— BEGIN Dataset section —
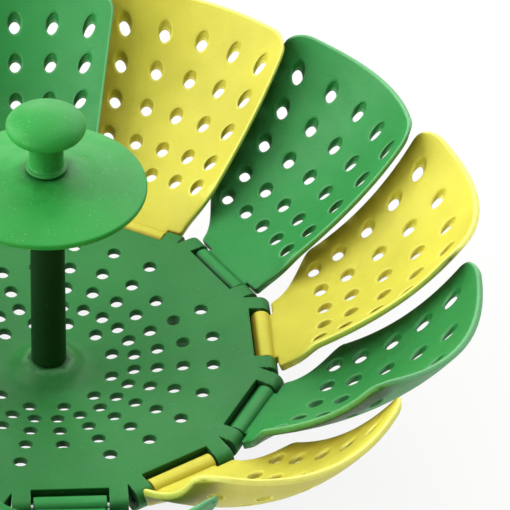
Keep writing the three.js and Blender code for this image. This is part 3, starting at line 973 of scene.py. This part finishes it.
def make_knob():
    seat = disc_face(STEM_RADIUS) + SEAT_GAP
    stem_end = POST_TOP - STEM_REACH
    under = KNOB_HEIGHT - KNOB_HALF_HEIGHT
    collar, fillet, blend = COLLAR_ROUND, NECK_FILLET, KNOB_BLEND
    neck_start = (NECK_RADIUS + fillet, seat + COLLAR_HEIGHT + fillet)
    neck_end = (NECK_RADIUS + blend, under - blend * KNOB_BLEND_SHIFT)
    profile = [(0, stem_end), (STEM_RADIUS, stem_end), (STEM_RADIUS, seat)]
    profile += [(COLLAR_RADIUS - COLLAR_INSET, seat)]
    profile += arc((COLLAR_RADIUS - collar, seat + collar), collar, *COLLAR_ARC, COLLAR_STEPS)
    profile += arc(neck_start, fillet, 270, 180, FILLET_STEPS)
    profile += arc(neck_end, blend, *KNOB_BLEND_ARC, BLEND_STEPS)
    low = math.degrees(math.asin(KNOB_UNDERSIDE))
    for i in range(KNOB_STEPS + 1):
        angle = math.radians(low + (90 - low) * i / KNOB_STEPS)
        height = KNOB_HEIGHT + KNOB_HALF_HEIGHT * math.sin(angle)
        profile.append((KNOB_RADIUS * math.cos(angle), height))
    return turned("knob", profile, WIDE_SIDES)


def make_screw():
    head_top = SPIGOT_END - SEAT_GAP
    low = head_top - SCREW_HEAD_HEIGHT
    profile = [(0, low)]
    for angle in quarter_angles(SCREW_STEPS)[1:]:
        crown = (SCREW_HEAD_HEIGHT - SCREW_RIM) * math.cos(angle)
        profile.append((SCREW_HEAD_RADIUS * math.sin(angle), head_top - SCREW_RIM - crown))
    profile += [
        (SCREW_HEAD_RADIUS, head_top),
        (SCREW_SHANK_RADIUS, head_top),
        (SCREW_SHANK_RADIUS, SPIGOT_END + SCREW_GRIP),
        (0, SPIGOT_END + SCREW_GRIP),
    ]
    screw = turned("screw", profile, FITTING_SIDES)
    length, width, depth = SCREW_SLOT
    levels = ((low - SLOT_OVERCUT, length), (low + depth, length * SLOT_TAPER))
    corners = [(x, y, z) for z, reach in levels for y in (-width, width) for x in (-reach, reach)]
    slots = []
    for turn in (0.0, math.pi / 2):
        slot = make_object("slot", corners, BOX_FACES)
        slot.data.transform(Matrix.Rotation(turn, 4, "Z"))
        slots.append(slot)
    return cut(screw, slots)


# Materials

def node(tree, kind, values=None, **settings):
    made = tree.nodes.new(kind)
    for name, value in settings.items():
        setattr(made, name, value)
    for name, value in (values or {}).items():
        made.inputs[name].default_value = value
    return made


def noise(tree, place, scale, detail):
    values = {"Scale": scale, "Detail": detail, "Roughness": NOISE_ROUGHNESS}
    made = node(tree, "ShaderNodeTexNoise", values)
    tree.links.new(place, made.inputs["Vector"])
    return made.outputs["Fac"]


def spread(tree, value, low, high, start=NOISE_RANGE[0], end=NOISE_RANGE[1]):
    """Goes from low to high while the value goes from start to end."""
    made = node(tree, "ShaderNodeMapRange", {
        "From Min": start, "From Max": end, "To Min": low, "To Max": high,
    })
    tree.links.new(value, made.inputs["Value"])
    return made.outputs["Result"]


def product(tree, first, second):
    made = node(tree, "ShaderNodeMath", operation="MULTIPLY")
    tree.links.new(first, made.inputs[0])
    tree.links.new(second, made.inputs[1])
    return made.outputs["Value"]


def mixed(tree, factor, first, second):
    made = node(tree, "ShaderNodeMix", data_type="RGBA")
    for name, value in (("Factor", factor), ("A", first), ("B", second)):
        kind = "VALUE" if name == "Factor" else "RGBA"
        socket = next(s for s in made.inputs if s.name == name and s.type == kind)
        if isinstance(value, bpy.types.NodeSocket):
            tree.links.new(value, socket)
        else:
            socket.default_value = value
    return next(s for s in made.outputs if s.type == "RGBA")


def emboss(tree, shader, height, strength, distance):
    bump = node(tree, "ShaderNodeBump", {"Strength": strength, "Distance": distance})
    tree.links.new(height, bump.inputs["Height"])
    tree.links.new(bump.outputs["Normal"], shader.inputs["Normal"])


def new_material(name):
    material = bpy.data.materials.new(name)
    material.use_nodes = True
    return material, material.node_tree


def plastic(name, colour, roughness, gloss, wear_and_highlight=0.8, rims=0.0, grain=0.12, specks=0.12,
            painted_shade=0.75, recess=None):
    """Moulded plastic with a slight drift of tone, a fine matt grain, pale dust and painted light.

    wear and residue say how strong the paler edges, partly rubbed and partly painted highlight,
    and the painted shade in recesses are. With rims, the paling is kept to what lies further than
    that from the object's origin. recess is the painted shade's colour, where it isn't a darker
    shade of the colour.
    """
    material, tree = new_material(name)
    shader = tree.nodes["Principled BSDF"]
    shader.inputs["IOR"].default_value = PLASTIC_IOR
    shader.inputs["Specular IOR Level"].default_value = gloss
    place = node(tree, "ShaderNodeTexCoord").outputs["Object"]
    base = (*colour, 1.0)
    deep = (*[c * DRIFT_SHADE for c in colour], 1.0)
    # light and pale: the tone of the paler edges, partly rubbed plastic, partly painted highlight
    light = [min(WORN_AND_LIT_LIMIT, c * WORN_AND_LIT_GAIN) for c in colour]
    pale = (*[c * (1 - WORN_AND_LIT_WHITE) + WORN_AND_LIT_WHITE for c in light], 1.0)
    # dark: the tone of the painted shade in recesses
    dark = (*(recess or [c * RECESS_SHADE for c in colour]), 1.0)
    drift = spread(tree, noise(tree, place, DRIFT_SCALE, DRIFT_DETAIL), 0.0, 1.0)
    tone = mixed(tree, drift, deep, base)
    # Paler edges that stand out: partly rubbed plastic, partly painted highlight where light
    # catches them
    edge = node(tree, "ShaderNodeAttribute", attribute_name="stand_out").outputs["Fac"]
    if rims:
        far = node(tree, "ShaderNodeVectorMath", operation="LENGTH")
        tree.links.new(place, far.inputs[0])
        beyond = spread(tree, far.outputs["Value"], 0.0, 1.0, rims, rims + RIM_FADE)
        worn_and_lit = product(tree, spread(tree, edge, 0.0, wear_and_highlight, *RIM_WEAR_AND_HIGHLIGHT), beyond)
    else:
        worn_and_lit = spread(tree, edge, 0.0, wear_and_highlight, *EDGE_WEAR_AND_HIGHLIGHT)
    tone = mixed(tree, worn_and_lit, tone, pale)
    # Painted shade: darker where nearby surfaces close a point in, as in holes, corners and under
    # overlapping petals
    closed = node(tree, "ShaderNodeAttribute", attribute_name="closed_in").outputs["Fac"]
    tone = mixed(tree, spread(tree, closed, 0.0, painted_shade, *RECESS_RANGE), tone, dark)
    dust = spread(tree, noise(tree, place, DUST_SCALE, DUST_DETAIL), 0.0, specks, *DUST_RANGE)
    tone = mixed(tree, dust, tone, DUST_COLOUR)
    tree.links.new(tone, shader.inputs["Base Color"])
    smoother, rougher = (roughness + change for change in SHEEN_RANGE)
    sheen = spread(tree, noise(tree, place, SHEEN_SCALE, SHEEN_DETAIL), smoother, rougher)
    tree.links.new(sheen, shader.inputs["Roughness"])
    texture = node(tree, "ShaderNodeMath", operation="MULTIPLY_ADD")
    texture.inputs[1].default_value = RIPPLE_SHARE
    tree.links.new(noise(tree, place, RIPPLE_SCALE, RIPPLE_DETAIL), texture.inputs[0])
    tree.links.new(noise(tree, place, GRAIN_SCALE, GRAIN_DETAIL), texture.inputs[2])
    emboss(tree, shader, texture.outputs["Value"], grain, PLASTIC_RELIEF)
    return material


def drawn_steel(name):
    """Wire and screw steel with fine drawing lines and a few dull patches."""
    material, tree = new_material(name)
    shader = tree.nodes["Principled BSDF"]
    shader.inputs["Metallic"].default_value = 1.0
    place = node(tree, "ShaderNodeTexCoord").outputs["Object"]
    patches = spread(tree, noise(tree, place, PATCH_SCALE, PATCH_DETAIL), 0.0, 1.0)
    tree.links.new(mixed(tree, patches, DULL_STEEL, CLEAR_STEEL), shader.inputs["Base Color"])
    sheen = noise(tree, place, STEEL_SHEEN_SCALE, STEEL_SHEEN_DETAIL)
    tree.links.new(spread(tree, sheen, *STEEL_ROUGHNESS), shader.inputs["Roughness"])
    lines = noise(tree, place, DRAWN_SCALE, DRAWN_DETAIL)
    emboss(tree, shader, lines, DRAWN_STRENGTH, STEEL_RELIEF)
    return material


PLATE_GREEN = plastic("plate_green_plastic", (0.028, 0.205, 0.047), 0.5, 0.22)
# The post's green is the plate's green made darker: a shaded copy, painted shade.
SHADED_POST_GREEN = plastic("shaded_post_green_plastic", (0.018, 0.085, 0.024), 0.5, 0.06, wear_and_highlight=0.1, specks=0.05)
BRIGHT_GREEN = plastic("bright_green_plastic", (0.028, 0.33, 0.05), 0.42, 0.22,
                       specks=0.25, painted_shade=0.8)
PETAL_GREEN = plastic("petal_green_plastic", (0.028, 0.275, 0.06), 0.45, 0.25,
                      painted_shade=0.9, **PETAL_SURFACE)
# The yellow's recess tone is a dark brown painted shade, as where a neighbour petal overlaps it.
YELLOW = plastic("yellow_plastic", (0.73, 0.67, 0.078), 0.45, 0.2,
                 recess=(0.38, 0.26, 0.015), **PETAL_SURFACE)
STEEL = drawn_steel("drawn_steel")
PETAL_LOOKS = ((YELLOW, "yellow_plastic"), (PETAL_GREEN, "petal_green_plastic"))


# Assembly

def dress(piece, name, body, material, slot, *nodes):
    piece.name = name
    piece.data.name = name
    piece.data.materials.clear()
    piece.data.materials.append(material)
    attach(piece, body)
    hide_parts(*nodes)
    return piece


plate = dress(make_plate(), "perforated_plate", "root", PLATE_GREEN, "green_plastic", "base_plate")

petals = []
petal_pattern = smooth(make_petal())
pin_pattern = smooth(make_pin())
for i in range(PETALS):
    number = f"{i + 1:02d}"
    material, slot = PETAL_LOOKS[i % len(PETAL_LOOKS)]
    petal = copy_piece(petal_pattern, "petal", hinge_matrix(i))
    petals.append(dress(petal, f"spoon_petal_{number}", f"petal_body_{number}", material, slot,
                        f"petal_{number}"))
    pin = copy_piece(pin_pattern, "pin", hinge_matrix(i))
    dress(pin, f"steel_pin_{number}", "root", STEEL, "steel", f"hinge_pin_{number}")
bpy.data.objects.remove(petal_pattern)
bpy.data.objects.remove(pin_pattern)

feet = []
foot_pattern = smooth(make_foot())
for i in range(LEGS):
    x, y = polar(LEG_CIRCLE * MM, leg_angle(i))
    foot = copy_piece(foot_pattern, "foot", Matrix.Translation((x, y, 0)))
    feet.append(dress(foot, f"tapered_foot_{i + 1}", "root", PLATE_GREEN, "green_plastic",
                      f"foot_{i + 1}"))
bpy.data.objects.remove(foot_pattern)

post = dress(smooth(make_post()), "turned_post", "root", SHADED_POST_GREEN, "green_plastic", "centre_post")
dress(smooth(make_screw()), "cross_screw", "root", STEEL, "steel", "post_screw")
disc = dress(smooth(make_disc()), "domed_disc", "root", BRIGHT_GREEN, "bright_green_plastic",
             "shield_disc")
knob = dress(smooth(make_knob()), "mushroom_knob", "root", BRIGHT_GREEN, "bright_green_plastic",
             "knob")

# How closed in each point is, for the painted shade in recesses and under overlapping petals
mark_recesses([disc, knob, plate, *petals, *feet, post], [
    (petals[0], petals[1:]), (feet[0], feet[1:]), (plate, []), (post, []), (disc, []), (knob, []),
])


# Floor, light and camera

def seen_rays(tree):
    """1 for the rays that show the background: from the camera, mirrored or through glass."""
    path = node(tree, "ShaderNodeLightPath")
    straight = node(tree, "ShaderNodeMath", operation="MAXIMUM")
    tree.links.new(path.outputs["Is Camera Ray"], straight.inputs[0])
    tree.links.new(path.outputs["Is Glossy Ray"], straight.inputs[1])
    every = node(tree, "ShaderNodeMath", operation="MAXIMUM")
    tree.links.new(straight.outputs["Value"], every.inputs[0])
    tree.links.new(path.outputs["Is Transmission Ray"], every.inputs[1])
    return every.outputs["Value"]


def make_floor():
    size = FLOOR_REACH
    corners = [(-size, -size, 0), (size, -size, 0), (size, size, 0), (-size, size, 0)]
    floor = make_object("floor", corners, [(0, 1, 2, 3)])
    material, tree = new_material("white_floor")
    tree.nodes.clear()
    share = node(tree, "ShaderNodeMath", operation="MULTIPLY")
    share.inputs[1].default_value = FLOOR_GLOW_SHARE
    tree.links.new(seen_rays(tree), share.inputs[0])
    diffuse = node(tree, "ShaderNodeBsdfDiffuse", {"Color": FLOOR_COLOUR})
    glow = node(tree, "ShaderNodeEmission", {"Color": WHITE, "Strength": 1.0})
    mix = node(tree, "ShaderNodeMixShader")
    tree.links.new(share.outputs["Value"], mix.inputs["Fac"])
    tree.links.new(diffuse.outputs["BSDF"], mix.inputs[1])
    tree.links.new(glow.outputs["Emission"], mix.inputs[2])
    output = node(tree, "ShaderNodeOutputMaterial")
    tree.links.new(mix.outputs["Shader"], output.inputs["Surface"])
    floor.data.materials.append(material)


def make_world():
    world = bpy.data.worlds.new("studio")
    bpy.context.scene.world = world
    world.use_nodes = True
    tree = world.node_tree
    tree.nodes.clear()
    dim = node(tree, "ShaderNodeBackground", {"Color": WHITE, "Strength": WORLD_STRENGTH})
    white = node(tree, "ShaderNodeBackground", {"Color": WHITE, "Strength": 1.0})
    mix = node(tree, "ShaderNodeMixShader")
    tree.links.new(seen_rays(tree), mix.inputs["Fac"])
    tree.links.new(dim.outputs["Background"], mix.inputs[1])
    tree.links.new(white.outputs["Background"], mix.inputs[2])
    output = node(tree, "ShaderNodeOutputWorld")
    tree.links.new(mix.outputs["Shader"], output.inputs["Surface"])


def towards(azimuth, elevation, distance):
    """A place around the basket, seen from the camera's right, counter-clockwise, in degrees."""
    a = math.radians(azimuth) + CAMERA_TURN
    e = math.radians(elevation)
    x, y = distance * math.cos(a) * math.cos(e), distance * math.sin(a) * math.cos(e)
    return (x, y, distance * math.sin(e))


def add_lamp(name, azimuth, elevation, power):
    place = towards(azimuth, elevation, LAMP_DISTANCE)
    data = bpy.data.lights.new(name, "AREA")
    data.shape = "RECTANGLE"
    data.size, data.size_y = SOFTBOX
    data.energy = power
    lamp = bpy.data.objects.new(name, data)
    bpy.context.scene.collection.objects.link(lamp)
    lamp.location = place
    lamp.rotation_mode = "QUATERNION"
    lamp.rotation_quaternion = (Vector(LAMP_TARGET) - Vector(place)).to_track_quat("-Z", "Y")


def add_camera():
    data = bpy.data.cameras.new("camera")
    data.lens = CAMERA_LENS
    data.sensor_width = CAMERA_SENSOR
    data.clip_start, data.clip_end = CAMERA_CLIP
    camera = bpy.data.objects.new("camera", data)
    bpy.context.scene.collection.objects.link(camera)
    turn = Matrix.Rotation(CAMERA_TURN, 3, "Z")
    tilt = Matrix.Rotation(math.pi / 2 - CAMERA_ELEVATION, 3, "X")
    roll = Matrix.Rotation(CAMERA_ROLL, 3, "Z")
    camera.rotation_mode = "QUATERNION"
    camera.rotation_quaternion = (turn @ tilt @ roll).to_quaternion()
    camera.location = [c * MM for c in CAMERA_PLACE]
    bpy.context.scene.camera = camera


make_floor()
make_world()
for lamp in LAMPS:
    add_lamp(*lamp)
add_camera()
bpy.context.scene.view_settings.view_transform = "Standard"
— END Dataset section —
What you are asked to do
Everything from the line with "attach(piece, body)" through the line with "# Floor, light and camera", both ends included, should be repeated exactly; nothing else should appear.

Solution for this task
    attach(piece, body)
    hide_parts(*nodes)
    return piece


plate = dress(make_plate(), "perforated_plate", "root", PLATE_GREEN, "green_plastic", "base_plate")

petals = []
petal_pattern = smooth(make_petal())
pin_pattern = smooth(make_pin())
for i in range(PETALS):
    number = f"{i + 1:02d}"
    material, slot = PETAL_LOOKS[i % len(PETAL_LOOKS)]
    petal = copy_piece(petal_pattern, "petal", hinge_matrix(i))
    petals.append(dress(petal, f"spoon_petal_{number}", f"petal_body_{number}", material, slot,
                        f"petal_{number}"))
    pin = copy_piece(pin_pattern, "pin", hinge_matrix(i))
    dress(pin, f"steel_pin_{number}", "root", STEEL, "steel", f"hinge_pin_{number}")
bpy.data.objects.remove(petal_pattern)
bpy.data.objects.remove(pin_pattern)

feet = []
foot_pattern = smooth(make_foot())
for i in range(LEGS):
    x, y = polar(LEG_CIRCLE * MM, leg_angle(i))
    foot = copy_piece(foot_pattern, "foot", Matrix.Translation((x, y, 0)))
    feet.append(dress(foot, f"tapered_foot_{i + 1}", "root", PLATE_GREEN, "green_plastic",
                      f"foot_{i + 1}"))
bpy.data.objects.remove(foot_pattern)

post = dress(smooth(make_post()), "turned_post", "root", SHADED_POST_GREEN, "green_plastic", "centre_post")
dress(smooth(make_screw()), "cross_screw", "root", STEEL, "steel", "post_screw")
disc = dress(smooth(make_disc()), "domed_disc", "root", BRIGHT_GREEN, "bright_green_plastic",
             "shield_disc")
knob = dress(smooth(make_knob()), "mushroom_knob", "root", BRIGHT_GREEN, "bright_green_plastic",
             "knob")

# How closed in each point is, for the painted shade in recesses and under overlapping petals
mark_recesses([disc, knob, plate, *petals, *feet, post], [
    (petals[0], petals[1:]), (feet[0], feet[1:]), (plate, []), (post, []), (disc, []), (knob, []),
])


# Floor, light and camera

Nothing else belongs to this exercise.